(SOURCE DATA):
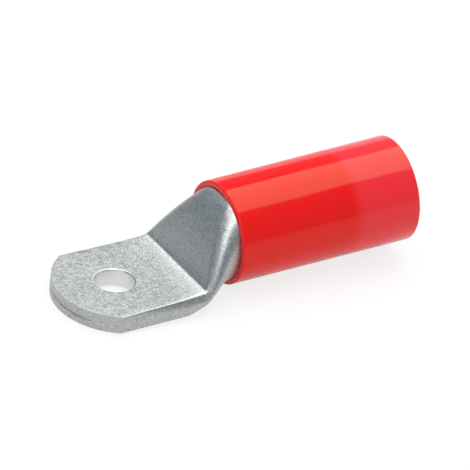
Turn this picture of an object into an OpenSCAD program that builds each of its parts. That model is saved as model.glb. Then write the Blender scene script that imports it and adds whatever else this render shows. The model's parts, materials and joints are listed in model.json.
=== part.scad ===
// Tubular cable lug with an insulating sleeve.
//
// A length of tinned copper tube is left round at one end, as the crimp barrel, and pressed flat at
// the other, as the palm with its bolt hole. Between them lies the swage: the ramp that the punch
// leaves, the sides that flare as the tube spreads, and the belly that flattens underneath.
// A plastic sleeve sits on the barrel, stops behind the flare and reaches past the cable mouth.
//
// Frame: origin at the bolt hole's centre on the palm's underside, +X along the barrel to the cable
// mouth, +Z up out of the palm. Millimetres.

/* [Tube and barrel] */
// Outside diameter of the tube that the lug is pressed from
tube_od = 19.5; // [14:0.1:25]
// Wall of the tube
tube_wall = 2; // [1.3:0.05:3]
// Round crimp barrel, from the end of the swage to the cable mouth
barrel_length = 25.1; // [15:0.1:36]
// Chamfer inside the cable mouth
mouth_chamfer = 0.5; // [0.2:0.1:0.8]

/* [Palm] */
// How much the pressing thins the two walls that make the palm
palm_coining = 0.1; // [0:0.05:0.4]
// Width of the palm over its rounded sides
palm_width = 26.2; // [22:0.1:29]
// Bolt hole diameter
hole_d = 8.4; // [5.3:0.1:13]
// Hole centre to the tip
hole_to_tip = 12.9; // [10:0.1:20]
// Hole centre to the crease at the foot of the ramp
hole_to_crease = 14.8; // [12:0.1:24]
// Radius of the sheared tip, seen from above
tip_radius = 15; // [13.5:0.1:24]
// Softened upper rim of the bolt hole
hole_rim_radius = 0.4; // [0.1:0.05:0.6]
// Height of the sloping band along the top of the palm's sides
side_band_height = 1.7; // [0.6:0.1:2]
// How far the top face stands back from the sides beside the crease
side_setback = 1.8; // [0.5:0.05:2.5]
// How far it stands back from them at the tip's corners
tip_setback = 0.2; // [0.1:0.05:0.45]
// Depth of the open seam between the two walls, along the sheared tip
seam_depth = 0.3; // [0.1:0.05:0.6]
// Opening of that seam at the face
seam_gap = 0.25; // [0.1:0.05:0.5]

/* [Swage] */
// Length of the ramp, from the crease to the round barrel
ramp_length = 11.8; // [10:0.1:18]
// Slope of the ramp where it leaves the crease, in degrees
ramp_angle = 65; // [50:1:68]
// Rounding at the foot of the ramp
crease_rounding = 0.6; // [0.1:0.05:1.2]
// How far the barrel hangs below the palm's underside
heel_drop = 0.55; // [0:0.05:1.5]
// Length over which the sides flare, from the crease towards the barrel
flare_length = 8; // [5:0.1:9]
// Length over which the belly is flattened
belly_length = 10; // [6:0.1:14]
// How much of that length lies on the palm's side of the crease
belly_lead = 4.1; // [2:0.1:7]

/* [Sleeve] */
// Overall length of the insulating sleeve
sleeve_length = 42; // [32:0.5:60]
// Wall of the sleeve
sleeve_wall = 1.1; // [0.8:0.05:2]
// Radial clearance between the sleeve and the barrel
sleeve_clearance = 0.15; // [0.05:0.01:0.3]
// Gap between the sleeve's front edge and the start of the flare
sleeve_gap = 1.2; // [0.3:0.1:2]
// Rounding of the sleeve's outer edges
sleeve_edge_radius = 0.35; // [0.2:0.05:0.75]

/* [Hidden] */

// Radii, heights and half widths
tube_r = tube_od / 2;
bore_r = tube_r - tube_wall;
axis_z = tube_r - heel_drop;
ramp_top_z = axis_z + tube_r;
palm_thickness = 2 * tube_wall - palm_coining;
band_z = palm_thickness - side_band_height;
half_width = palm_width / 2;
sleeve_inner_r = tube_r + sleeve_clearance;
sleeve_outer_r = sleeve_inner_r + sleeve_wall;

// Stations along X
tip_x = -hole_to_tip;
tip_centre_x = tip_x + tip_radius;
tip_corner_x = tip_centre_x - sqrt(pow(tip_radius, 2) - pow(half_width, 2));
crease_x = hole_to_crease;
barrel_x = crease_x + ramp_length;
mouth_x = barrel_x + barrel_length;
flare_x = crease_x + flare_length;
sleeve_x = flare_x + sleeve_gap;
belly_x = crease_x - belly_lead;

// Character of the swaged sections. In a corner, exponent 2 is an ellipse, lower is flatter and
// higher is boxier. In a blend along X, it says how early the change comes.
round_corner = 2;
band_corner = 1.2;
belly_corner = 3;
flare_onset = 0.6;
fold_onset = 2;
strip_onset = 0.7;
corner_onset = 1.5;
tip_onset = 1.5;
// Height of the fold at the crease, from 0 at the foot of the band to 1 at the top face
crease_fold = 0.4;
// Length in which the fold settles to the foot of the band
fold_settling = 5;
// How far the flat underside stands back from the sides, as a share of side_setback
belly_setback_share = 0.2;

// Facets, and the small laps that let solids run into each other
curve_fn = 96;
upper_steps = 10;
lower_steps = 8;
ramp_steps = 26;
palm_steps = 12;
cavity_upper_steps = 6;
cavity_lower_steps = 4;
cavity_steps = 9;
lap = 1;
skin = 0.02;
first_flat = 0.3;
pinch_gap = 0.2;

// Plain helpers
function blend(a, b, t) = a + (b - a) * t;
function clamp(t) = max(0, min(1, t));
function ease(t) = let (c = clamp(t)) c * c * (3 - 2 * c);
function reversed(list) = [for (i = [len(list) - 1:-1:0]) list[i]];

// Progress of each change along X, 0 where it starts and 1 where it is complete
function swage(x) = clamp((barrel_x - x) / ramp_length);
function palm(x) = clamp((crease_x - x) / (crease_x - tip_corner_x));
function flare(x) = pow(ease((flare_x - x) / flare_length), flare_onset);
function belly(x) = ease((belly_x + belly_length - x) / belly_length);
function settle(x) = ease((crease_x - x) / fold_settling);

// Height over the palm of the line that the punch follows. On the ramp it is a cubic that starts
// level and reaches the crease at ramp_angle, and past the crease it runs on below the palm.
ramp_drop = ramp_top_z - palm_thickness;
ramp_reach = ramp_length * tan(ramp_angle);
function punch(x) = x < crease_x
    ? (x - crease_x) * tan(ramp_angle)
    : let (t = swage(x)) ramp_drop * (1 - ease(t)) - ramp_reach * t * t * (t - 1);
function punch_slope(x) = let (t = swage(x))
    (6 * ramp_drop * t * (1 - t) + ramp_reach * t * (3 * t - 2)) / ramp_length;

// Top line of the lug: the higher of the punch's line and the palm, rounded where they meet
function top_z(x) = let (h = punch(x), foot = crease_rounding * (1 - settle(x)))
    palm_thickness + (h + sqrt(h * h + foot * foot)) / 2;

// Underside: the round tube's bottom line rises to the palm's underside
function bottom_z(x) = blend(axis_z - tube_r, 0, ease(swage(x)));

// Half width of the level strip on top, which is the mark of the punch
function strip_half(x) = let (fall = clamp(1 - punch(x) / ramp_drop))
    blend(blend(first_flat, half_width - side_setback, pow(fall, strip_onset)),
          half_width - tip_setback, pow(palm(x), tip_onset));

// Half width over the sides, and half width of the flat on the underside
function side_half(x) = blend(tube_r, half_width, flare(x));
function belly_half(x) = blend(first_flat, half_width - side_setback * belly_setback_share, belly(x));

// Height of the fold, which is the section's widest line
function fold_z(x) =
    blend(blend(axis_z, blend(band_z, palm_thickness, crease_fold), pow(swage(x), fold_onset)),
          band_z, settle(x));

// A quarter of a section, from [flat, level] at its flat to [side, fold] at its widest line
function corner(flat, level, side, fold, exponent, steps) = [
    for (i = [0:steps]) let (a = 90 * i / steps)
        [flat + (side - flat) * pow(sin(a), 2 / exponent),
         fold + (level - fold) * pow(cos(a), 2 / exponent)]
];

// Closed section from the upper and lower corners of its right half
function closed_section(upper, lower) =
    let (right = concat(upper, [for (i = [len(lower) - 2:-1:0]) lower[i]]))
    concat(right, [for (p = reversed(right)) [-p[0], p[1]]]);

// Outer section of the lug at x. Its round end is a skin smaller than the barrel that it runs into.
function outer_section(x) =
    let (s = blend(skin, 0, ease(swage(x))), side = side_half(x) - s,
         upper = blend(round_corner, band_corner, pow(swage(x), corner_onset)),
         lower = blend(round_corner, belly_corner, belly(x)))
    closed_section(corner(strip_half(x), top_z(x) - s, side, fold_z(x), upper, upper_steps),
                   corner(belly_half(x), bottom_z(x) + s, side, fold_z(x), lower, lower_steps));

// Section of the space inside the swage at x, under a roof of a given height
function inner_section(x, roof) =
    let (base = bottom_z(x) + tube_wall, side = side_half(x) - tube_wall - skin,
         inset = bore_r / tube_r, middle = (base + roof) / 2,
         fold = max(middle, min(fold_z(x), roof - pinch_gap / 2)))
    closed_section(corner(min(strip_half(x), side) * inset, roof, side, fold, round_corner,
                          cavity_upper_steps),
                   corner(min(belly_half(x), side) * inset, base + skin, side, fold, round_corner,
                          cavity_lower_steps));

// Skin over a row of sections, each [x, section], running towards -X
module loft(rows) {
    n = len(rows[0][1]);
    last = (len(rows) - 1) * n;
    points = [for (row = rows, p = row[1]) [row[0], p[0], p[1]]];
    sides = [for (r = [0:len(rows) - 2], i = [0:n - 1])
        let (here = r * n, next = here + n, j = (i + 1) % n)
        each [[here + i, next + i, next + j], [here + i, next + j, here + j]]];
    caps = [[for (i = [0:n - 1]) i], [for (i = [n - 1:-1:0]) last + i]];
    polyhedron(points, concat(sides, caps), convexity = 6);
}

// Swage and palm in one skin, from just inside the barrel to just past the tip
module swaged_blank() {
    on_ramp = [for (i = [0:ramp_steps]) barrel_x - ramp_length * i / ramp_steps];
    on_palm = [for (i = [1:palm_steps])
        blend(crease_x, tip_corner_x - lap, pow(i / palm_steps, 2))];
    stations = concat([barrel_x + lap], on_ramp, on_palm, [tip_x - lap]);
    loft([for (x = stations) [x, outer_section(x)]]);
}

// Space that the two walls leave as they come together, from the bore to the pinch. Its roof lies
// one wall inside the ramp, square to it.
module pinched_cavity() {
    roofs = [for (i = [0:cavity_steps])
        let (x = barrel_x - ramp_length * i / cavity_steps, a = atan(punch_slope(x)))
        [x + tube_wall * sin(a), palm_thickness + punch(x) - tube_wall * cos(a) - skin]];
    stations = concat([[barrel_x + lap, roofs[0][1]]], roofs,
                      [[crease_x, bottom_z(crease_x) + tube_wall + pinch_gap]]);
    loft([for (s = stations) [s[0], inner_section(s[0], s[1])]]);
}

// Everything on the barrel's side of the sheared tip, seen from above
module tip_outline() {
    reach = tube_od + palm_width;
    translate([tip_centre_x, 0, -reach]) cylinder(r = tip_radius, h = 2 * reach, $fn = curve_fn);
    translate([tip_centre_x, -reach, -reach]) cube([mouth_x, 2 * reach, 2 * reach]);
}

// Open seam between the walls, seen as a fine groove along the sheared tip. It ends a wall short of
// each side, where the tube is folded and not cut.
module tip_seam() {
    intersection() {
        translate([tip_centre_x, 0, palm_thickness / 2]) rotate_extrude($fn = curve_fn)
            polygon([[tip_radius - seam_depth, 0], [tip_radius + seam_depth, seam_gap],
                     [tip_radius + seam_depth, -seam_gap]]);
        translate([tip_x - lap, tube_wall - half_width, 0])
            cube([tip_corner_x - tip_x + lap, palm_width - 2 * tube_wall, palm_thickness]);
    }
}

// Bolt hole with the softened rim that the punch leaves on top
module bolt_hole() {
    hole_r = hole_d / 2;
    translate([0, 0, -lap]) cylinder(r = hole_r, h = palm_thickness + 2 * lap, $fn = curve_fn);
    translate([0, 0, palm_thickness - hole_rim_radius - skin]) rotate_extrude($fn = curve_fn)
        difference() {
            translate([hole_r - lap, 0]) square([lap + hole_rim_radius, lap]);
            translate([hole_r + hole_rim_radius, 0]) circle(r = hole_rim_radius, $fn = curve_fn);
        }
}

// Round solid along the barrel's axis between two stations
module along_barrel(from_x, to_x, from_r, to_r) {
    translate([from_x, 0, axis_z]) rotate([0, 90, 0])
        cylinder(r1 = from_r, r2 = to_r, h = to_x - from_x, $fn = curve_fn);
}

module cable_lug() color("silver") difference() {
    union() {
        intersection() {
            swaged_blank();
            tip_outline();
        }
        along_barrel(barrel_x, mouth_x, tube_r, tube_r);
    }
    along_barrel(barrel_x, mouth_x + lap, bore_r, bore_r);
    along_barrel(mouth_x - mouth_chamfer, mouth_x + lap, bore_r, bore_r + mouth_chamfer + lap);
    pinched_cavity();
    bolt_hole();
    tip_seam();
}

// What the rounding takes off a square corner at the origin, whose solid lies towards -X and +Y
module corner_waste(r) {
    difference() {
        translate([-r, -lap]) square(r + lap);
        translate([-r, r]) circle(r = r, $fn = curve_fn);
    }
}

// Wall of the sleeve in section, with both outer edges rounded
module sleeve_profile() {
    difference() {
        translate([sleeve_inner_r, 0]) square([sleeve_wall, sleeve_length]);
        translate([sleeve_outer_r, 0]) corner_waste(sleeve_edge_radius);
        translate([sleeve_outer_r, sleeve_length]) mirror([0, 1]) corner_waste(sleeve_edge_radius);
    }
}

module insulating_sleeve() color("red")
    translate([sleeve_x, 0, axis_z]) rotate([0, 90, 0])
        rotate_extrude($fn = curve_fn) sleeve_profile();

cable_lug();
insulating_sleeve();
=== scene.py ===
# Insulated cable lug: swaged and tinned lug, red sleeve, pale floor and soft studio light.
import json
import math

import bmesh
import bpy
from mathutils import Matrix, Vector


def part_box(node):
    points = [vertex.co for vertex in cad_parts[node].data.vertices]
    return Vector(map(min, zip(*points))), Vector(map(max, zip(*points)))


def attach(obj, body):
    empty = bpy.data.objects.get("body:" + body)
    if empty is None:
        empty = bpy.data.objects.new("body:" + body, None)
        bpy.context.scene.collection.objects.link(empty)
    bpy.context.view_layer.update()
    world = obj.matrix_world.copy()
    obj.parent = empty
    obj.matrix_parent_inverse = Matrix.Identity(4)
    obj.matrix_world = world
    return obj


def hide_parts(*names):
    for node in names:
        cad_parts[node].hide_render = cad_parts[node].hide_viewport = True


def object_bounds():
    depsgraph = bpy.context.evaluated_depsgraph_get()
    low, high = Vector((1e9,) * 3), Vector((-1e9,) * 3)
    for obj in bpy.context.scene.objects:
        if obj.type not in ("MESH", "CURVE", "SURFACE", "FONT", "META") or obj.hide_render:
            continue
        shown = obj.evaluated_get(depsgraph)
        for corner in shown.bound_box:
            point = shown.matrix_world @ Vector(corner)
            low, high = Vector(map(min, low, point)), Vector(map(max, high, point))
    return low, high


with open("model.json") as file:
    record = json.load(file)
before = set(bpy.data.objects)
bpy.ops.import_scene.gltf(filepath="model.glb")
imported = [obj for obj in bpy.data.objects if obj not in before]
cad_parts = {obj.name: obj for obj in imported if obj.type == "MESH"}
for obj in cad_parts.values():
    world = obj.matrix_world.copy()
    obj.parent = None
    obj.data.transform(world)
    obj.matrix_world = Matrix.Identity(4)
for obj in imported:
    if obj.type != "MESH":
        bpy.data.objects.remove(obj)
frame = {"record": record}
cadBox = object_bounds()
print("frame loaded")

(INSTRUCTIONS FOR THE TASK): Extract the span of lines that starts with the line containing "outer edges rounded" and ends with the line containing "imported = [obj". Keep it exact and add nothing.

(EXERCISE OUTPUT):
// Wall of the sleeve in section, with both outer edges rounded
module sleeve_profile() {
    difference() {
        translate([sleeve_inner_r, 0]) square([sleeve_wall, sleeve_length]);
        translate([sleeve_outer_r, 0]) corner_waste(sleeve_edge_radius);
        translate([sleeve_outer_r, sleeve_length]) mirror([0, 1]) corner_waste(sleeve_edge_radius);
    }
}

module insulating_sleeve() color("red")
    translate([sleeve_x, 0, axis_z]) rotate([0, 90, 0])
        rotate_extrude($fn = curve_fn) sleeve_profile();

cable_lug();
insulating_sleeve();
=== scene.py ===
# Insulated cable lug: swaged and tinned lug, red sleeve, pale floor and soft studio light.
import json
import math

import bmesh
import bpy
from mathutils import Matrix, Vector


def part_box(node):
    points = [vertex.co for vertex in cad_parts[node].data.vertices]
    return Vector(map(min, zip(*points))), Vector(map(max, zip(*points)))


def attach(obj, body):
    empty = bpy.data.objects.get("body:" + body)
    if empty is None:
        empty = bpy.data.objects.new("body:" + body, None)
        bpy.context.scene.collection.objects.link(empty)
    bpy.context.view_layer.update()
    world = obj.matrix_world.copy()
    obj.parent = empty
    obj.matrix_parent_inverse = Matrix.Identity(4)
    obj.matrix_world = world
    return obj


def hide_parts(*names):
    for node in names:
        cad_parts[node].hide_render = cad_parts[node].hide_viewport = True


def object_bounds():
    depsgraph = bpy.context.evaluated_depsgraph_get()
    low, high = Vector((1e9,) * 3), Vector((-1e9,) * 3)
    for obj in bpy.context.scene.objects:
        if obj.type not in ("MESH", "CURVE", "SURFACE", "FONT", "META") or obj.hide_render:
            continue
        shown = obj.evaluated_get(depsgraph)
        for corner in shown.bound_box:
            point = shown.matrix_world @ Vector(corner)
            low, high = Vector(map(min, low, point)), Vector(map(max, high, point))
    return low, high


with open("model.json") as file:
    record = json.load(file)
before = set(bpy.data.objects)
bpy.ops.import_scene.gltf(filepath="model.glb")
imported = [obj for obj in bpy.data.objects if obj not in before]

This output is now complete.